Everyday he yells at me, telling me how he wished he hadn`t come home, and that I'm such a horrible person. He wrecks any bit of happiness I have. At one point I did tell him I wanted a divorce and it erupted into a massive fight where he got his entire family to begin harassing me, claiming I've ruined our family and our daughter will hate me, and that he would want custody. I ended up staying but it's getting to a point where I can't even look at him anymore without wanting to just run away. I am only with him because of our daughter and I am stuck with him because I cannot afford to leave.

What can I do?


----------



## bluelaser (May 26, 2012)

It seems obvious from your post that you have started to hate him. First thing you will have to do is get your job back and become financially independent (try to keep your money separate in case you have to start over). After that you will be in a better position to make a rational decision on your future. 

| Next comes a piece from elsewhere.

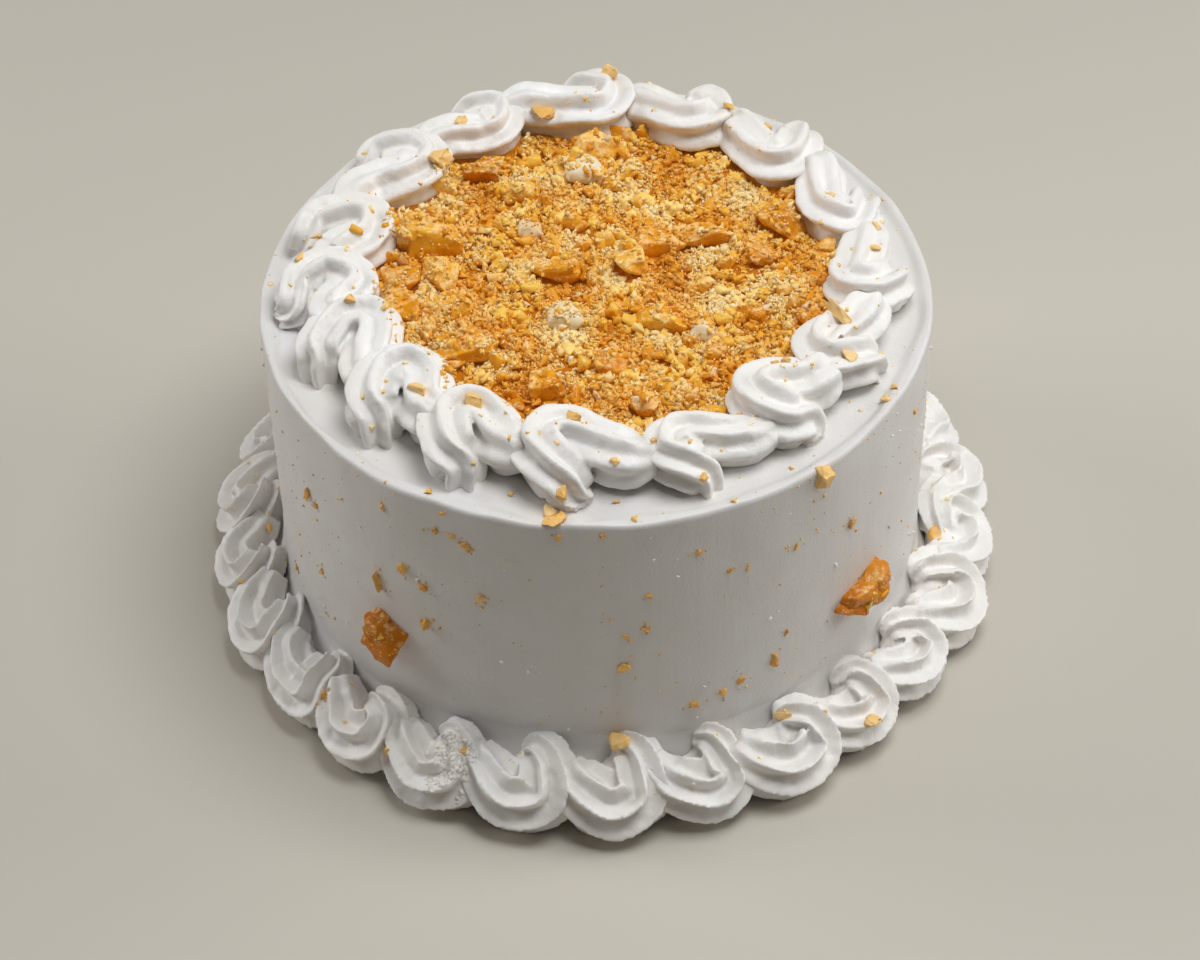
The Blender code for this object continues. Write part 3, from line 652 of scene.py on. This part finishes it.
def coat_profile():
    """Half of the cake's section, from the middle of its underside to the middle of its top."""
    corner = [(0.0, 0.0), (0.5 * CAKE_RADIUS, 0.0), (CAKE_RADIUS - FOOT_ROUND, 0.0),
              (CAKE_RADIUS, FOOT_ROUND)]
    shoulder = TOP_LEVEL - EDGE_ROUND
    side = [(CAKE_RADIUS, FOOT_ROUND + (shoulder - FOOT_ROUND) * step / 70.0)
            for step in range(1, 71)]
    rounded = []
    for step in range(1, 9):
        angle = 0.5 * pi * step / 8.0
        rounded.append((CAKE_RADIUS - EDGE_ROUND * (1.0 - cos(angle)),
                        TOP_LEVEL - EDGE_ROUND * (1.0 - sin(angle))))
    flat = [(CAKE_RADIUS - EDGE_ROUND - 0.0005 * step, TOP_LEVEL) for step in range(1, 30)]
    flat += [(CAKE_RADIUS - EDGE_ROUND - 0.0145 - 0.0012 * step, TOP_LEVEL) for step in range(1, 20)]
    return corner + side + rounded + flat + [(0.02, TOP_LEVEL), (0.0, TOP_LEVEL)]


def spun(profile, steps):
    """A bmesh turned round the z axis from (radius, height) corners, closed at the poles."""
    bm = bmesh.new()
    corners = [bm.verts.new((radius, 0.0, height)) for radius, height in profile]
    for start, end in zip(corners, corners[1:]):
        bm.edges.new((start, end))
    bmesh.ops.spin(bm, geom=bm.verts[:] + bm.edges[:], cent=(0.0, 0.0, 0.0),
                   axis=(0.0, 0.0, 1.0), angle=tau, steps=steps, use_merge=True)
    bmesh.ops.remove_doubles(bm, verts=bm.verts[:], dist=0.00001)
    bmesh.ops.recalc_face_normals(bm, faces=bm.faces[:])
    return bm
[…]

Who knows the additional money may help solve some of the issues you guys are facing. I would be worried about the 'sex hook up' though. Doesn't seem like healthy behavior when you need essentials like diapers.
_Posted via Mobile Device_


----------



## Archon (Jul 13, 2012)

This guy gets the Douche Bag of the Day Award. If he can't even wash his ass and clean up after himself, that totally reflects his entire outlook on your marriage. He wants to keep you under control and has more power now that you aren't working. I agree, you gotta get back to work, get a car by any means and become independent of him. Then you will be in a great position to sink his battleship.
_Posted via Mobile Device_


----------